Rajko M. wrote:
On Wednesday 04 April 2007 22:37, dwain wrote:
Rajko M. wrote:
On Wednesday 04 April 2007 21:06, dwain wrote: ...
Have you tried a bigger drive. BIOS is relevant only for the first moments of booting, and for placement of boot partition.
Yes I have. Before I updated the BIOS I tried a 40GB drive and the machine didn't recognize the drive at all. Since updating the BIOS I know that the machine will read a 40GB drive. I have not tried anything larger, but if the board manufacturer is correct, 40GB is the limit with the BIOS update.
As Carlos mentioned there was the time that we had to type number of heads, cylinders and sectors, but linux worked.
I can't say for sure, that it will work, as it can be some limitation in disk controller.

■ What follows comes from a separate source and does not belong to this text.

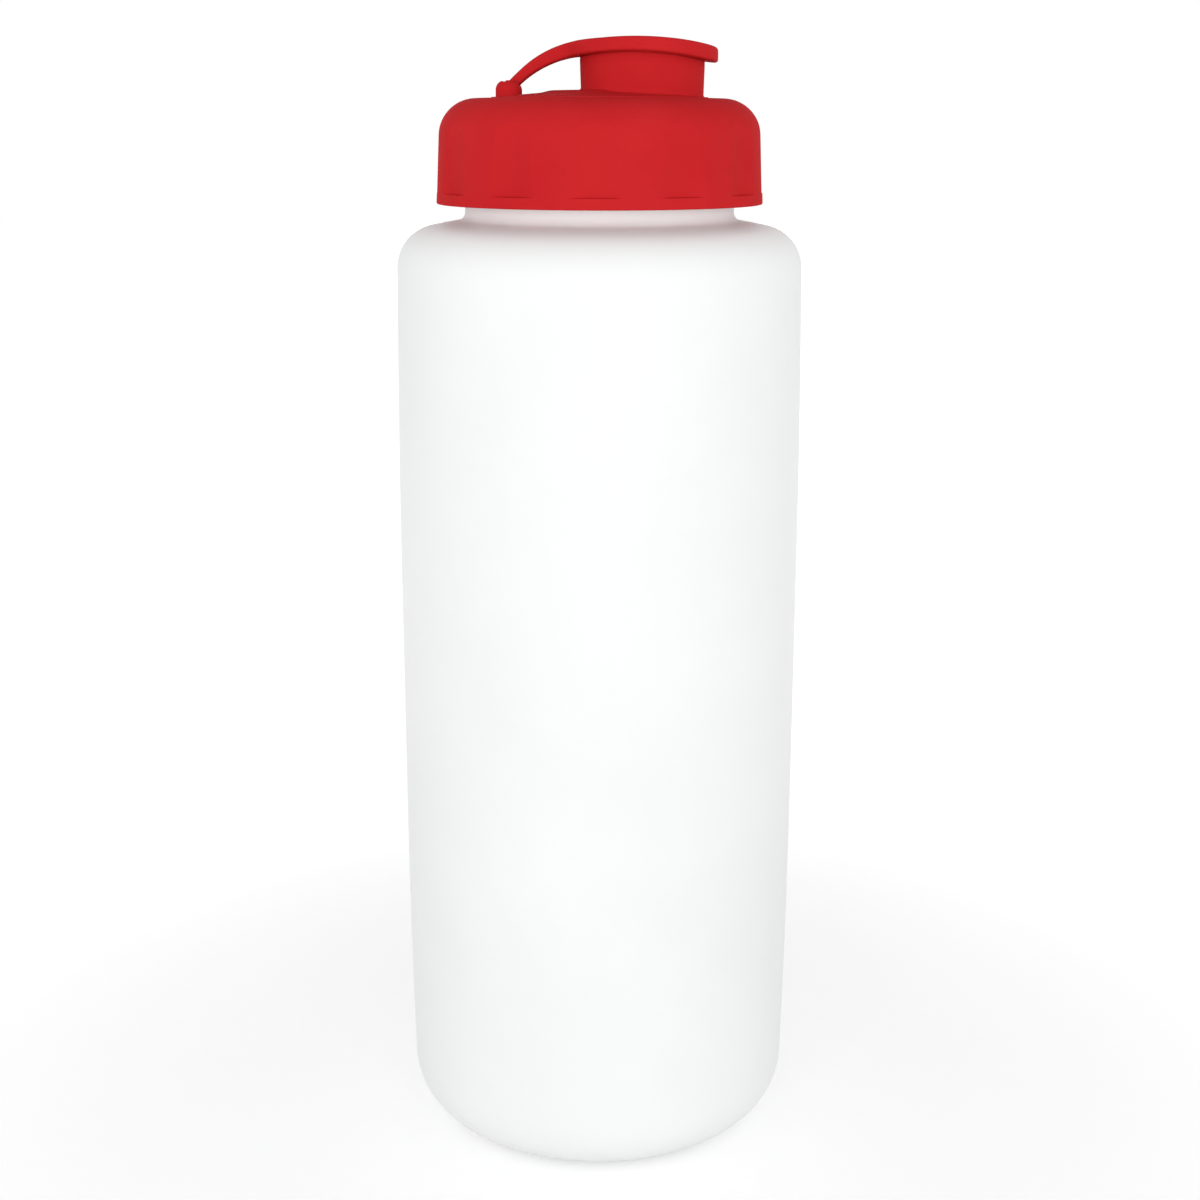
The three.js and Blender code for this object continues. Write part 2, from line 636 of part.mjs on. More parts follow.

I'm sure that even with the BIOS limitation to 1024 cylinders, which is long time obsolete, it was possible to use much larger drives than recognized by the BIOS. The only limitation was that kernel and initrd must be within first 1024 cylinders. That was usually assured by setting small boot partition in the begining of the drive, up to the 1023 cylinder (numbering is starting with 0 ). That is actually where separate boot partition has its purpose.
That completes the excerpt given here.